Tagore has composed the national anthem of two nations—India's "Jana Gana Mana" and
Bangladesh's "Amaar Shonaar Bangla." But he deeply influenced the words and music of a third,
the Lankan national anthem, ‘Sri Lanka Matha’.

Vishwa Bharati:

Rabindranath founded a school for children at Shantiniketan and it was around this nucleus that
the structure of an unconventional university developed through careful planning.
In 1863, on a seven-acre plot at the site of the present institution, Debendranath Tagore, the
poet's father, had built a small retreat for meditation, and in 1888 he dedicated, the land and
buildings, towards establishment of a Brahmavidyalaya and a library. Rabindranath's school
Brahmacharyasrama which started functioning formally from December 22, 1901 with no more
than five students on the roll, was, in part, a fulfilment of the wishes of his father who was a
considerable figure of his time in the field of educational reforms. From 1925 this school came to
be known as Patha-Bhavana.

The school was a conscious repudiation of the system introduced in India by the British rulers
and Rabindranath initially sought to realize the intrinsic values of the ancient education in India.
The school and its curriculum, therefore, signified a departure from the way the rest of the
country viewed education and teaching. Simplicity was a cardinal principle. Classes were held in
open air in the shade of trees where man and nature entered into an immediate harmonious
relationship.

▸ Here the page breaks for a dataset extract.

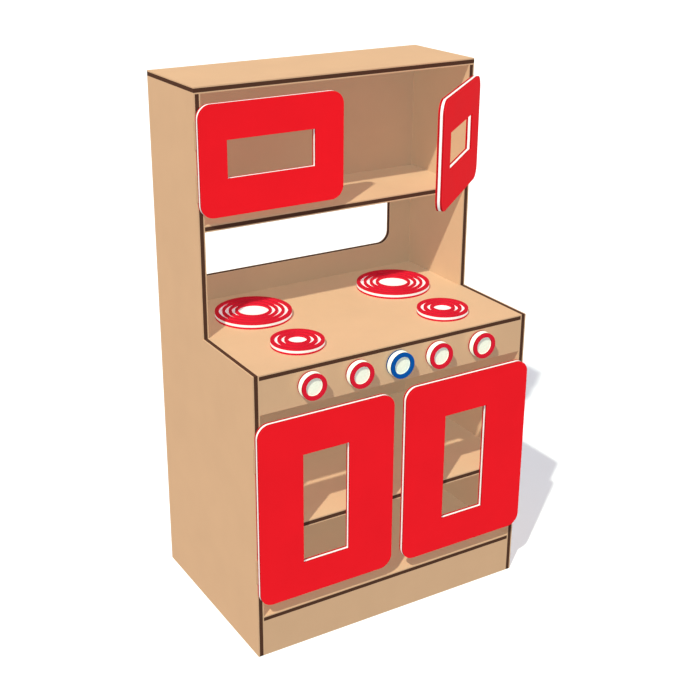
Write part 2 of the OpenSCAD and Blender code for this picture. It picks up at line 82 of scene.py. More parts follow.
# The sheet's depth runs along local Z. Each turn carries local Z to the board's own direction.
FLAT = (0.0, 0.0, 0.0)
UPRIGHT = (-math.pi / 2, 0.0, 0.0)
SIDEWAYS = (0.0, math.pi / 2, 0.0)

# Places of the fasteners, as in the frame, in metres: along X from the cabinet's middle
BACK_SCREWS = (-0.2, 0.0, 0.2)
CONTROL_PANEL_SCREWS = (-0.14, 0.14)
KICK_BOARD_SCREWS = (-0.15, 0.15)
# Pockets, as shares of a shelf's depth. The screw in one leans by some degrees, crosses the joint
# at a share of the board's thickness, and has its head this far before the joint.
POCKETS = (0.3, 0.7)
POCKET_LEAN = 15
POCKET_CROSSING = 0.6
POCKET_SEAT = 0.014
# Along X from a burner's middle, and up and down from a hinge's middle
BURNER_SCREWS = (-0.013, 0.013)
LEAF_SCREWS = (-0.015, 0.015)
# Out from a hinge's pin to the screws in the door's leaf and in the frame's leaf, and from the
# plane between the two leaves to the face of each
DOOR_LEAF_OUT = 0.013
FRAME_LEAF_OUT = 0.0072
LEAF_FACE = 0.0002

# Sizes of the patterns in the materials, in metres: the bends in the line where two layers meet
# and how far it strays in all, half the width over which a layer goes into the next, the clouds
# of pigment in a skin, the specks in a core, a powder coat's orange peel and nylon's clouds
LAYER_WAVE = 0.030
LAYER_WANDER = 0.0004
LAYER_BLUR = 0.0001
SKIN_CLOUD = 0.090
CORE_SPECK = 0.004
ORANGE_PEEL = 0.0012
NYLON_CLOUD = 0.003

# The material that the screws, bolts and washers share
STEEL = "Stainless steel, brushed"


# ---------- Sizes and colours ----------

class StoveSizes(bpy.types.PropertyGroup):
    """Sizes of the finish, in metres"""

    skin: bpy.props.FloatProperty(
        name="Tan skin", description="Thickness of each tan skin of the cabinet's sheet",
        default=0.0025, unit="LENGTH")
    accent_skin: bpy.props.FloatProperty(
        name="Red skin", description="Thickness of each red or blue skin",
        default=0.0040, unit="LENGTH")
    ease: bpy.props.FloatProperty(
        name="Eased edge", description="Radius sanded on every edge of the sheets",
        default=0.0007, unit="LENGTH")
    # Painted shade: the doors' and knobs' skins are drawn darker on their cut edges by this gain
    door_edge_painted_shade: bpy.props.FloatProperty(
        name="Door cut", description="Brightness of the doors' and knobs' skins where cut",
        default=0.5)
    # Painted light: the burners' skins are drawn lighter on their milled edges and groove walls by
    # this gain
    burner_edge_painted_light: bpy.props.FloatProperty(
        name="Burner cut", description="Brightness of the burners' skins where milled",
        default=1.15)
    grain: bpy.props.FloatProperty(
        name="Grain", description="Spacing of the pebbled grain, drawn coarser than the real 1 mm",
        default=0.0026, unit="LENGTH")
    tool_mark: bpy.props.FloatProperty(
        name="Tool mark", description="Spacing of the cutter's marks on a machined edge",
        default=0.0022, unit="LENGTH")
    door_corner: bpy.props.FloatProperty(
        name="Door corner", description="Corner radius of all doors",
        default=0.026, unit="LENGTH")
    lower_window: bpy.props.FloatVectorProperty(
        name="Lower window", description="Width, height and rise of the lower doors' windows",
        size=3, default=(0.100, 0.229, -0.0039), unit="LENGTH")
    upper_window: bpy.props.FloatVectorProperty(
        name="Upper window", description="Width, height and rise of the upper doors' windows",
        size=3, default=(0.183, 0.071, 0.0015), unit="LENGTH")
    window_shift: bpy.props.FloatProperty(
        name="Window shift", description="Offset of the windows to the left of a door's middle",
        default=0.003, unit="LENGTH")
    hinge_length: bpy.props.FloatProperty(
        name="Hinge", description="Length of each hinge's barrel",
        default=0.050, unit="LENGTH")
    hinge_notch: bpy.props.FloatProperty(
        name="Hinge notch", description="Radius of the notch that clears a hinge's barrel",
        default=0.0027, unit="LENGTH")
    hinge_hole: bpy.props.FloatVectorProperty(
        name="Hinge screw hole", description="Radius and reach of the holes for the leaf screws",
        size=2, default=(0.00135, 0.0107), unit="LENGTH")
    large_rings: bpy.props.FloatVectorProperty(
        name="Large burner", description="Centre radius, ring width and groove width",
        size=3, default=(0.0304, 0.0059, 0.0068), unit="LENGTH")
    small_rings: bpy.props.FloatVectorProperty(
        name="Small burner", description="Centre radius, ring width and groove width",
        size=3, default=(0.0179, 0.0069, 0.0060), unit="LENGTH")
    groove: bpy.props.FloatProperty(
        name="Groove", description="Depth of the burners' grooves, just through the top skin",
        default=0.0046, unit="LENGTH")
    burner_hole: bpy.props.FloatVectorProperty(
        name="Burner screw hole", description="Radius and depth of the holes under a burner",
        size=2, default=(0.00205, 0.0058), unit="LENGTH")
    knob_recess: bpy.props.FloatVectorProperty(
        name="Knob recess", description="Radius and depth of the recess in a knob's face",
        size=2, default=(0.0177, 0.0046), unit="LENGTH")
    insert: bpy.props.FloatVectorProperty(
        name="Insert bore", description="Radius and depth of the bore for a knob's insert",
        size=2, default=(0.00455, 0.011), unit="LENGTH")
    screw: bpy.props.FloatVectorProperty(
        name="Pan-head screw", description="Radius of the shank, radius and height of the head",
        size=3, default=(0.0020, 0.0032, 0.0022), unit="LENGTH")
    hinge_screw: bpy.props.FloatVectorProperty(
        name="Hinge screw", description="Radius of the shank, radius and depth of the head",
        size=3, default=(0.0013, 0.0025, 0.0012), unit="LENGTH")
    bolt: bpy.props.FloatVectorProperty(
        name="Knob bolt", description="Radius of the shank, radius and height of the head",
        size=3, default=(0.0030, 0.0055, 0.0035), unit="LENGTH")
    socket: bpy.props.FloatVectorProperty(
        name="Hexagon socket", description="Radius and depth of the socket in a knob bolt's head",
        size=2, default=(0.0026, 0.0020), unit="LENGTH")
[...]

Teachers and students shared the single integral socio-cultural life. The curriculum
had music, painting, dramatic performances and other performative practices.

In 1939, he established an institute called Vishwa Bharati with the money he had received from
the Nobel Prize. This university is one of India's most renowned places for higher learning. Until
independence it was a college. Soon after independence, the institution was given the status of a
central university in 1951 by an act of the Parliament. Shantiniketan in many ways is still quite
different compared to other universities in the country. The university still has the rural trappings
that Tagore dreamt of. The classes are still held in the open under the shade of huge mango trees
and students and tutors alike still travel by cycles to keep pollution at bay. The old buildings,
which were made up of mud walls and thatched roofs, are still intact and find a place within the
main campus. While some are preserved for historical value, others are functional in all aspects.
While for tourists the place could only be place for sight-seeing, the studious and the
academically-inclined can easily feel the scholastic vibrations.
Rabindranath Tagore died on August 7, 1941.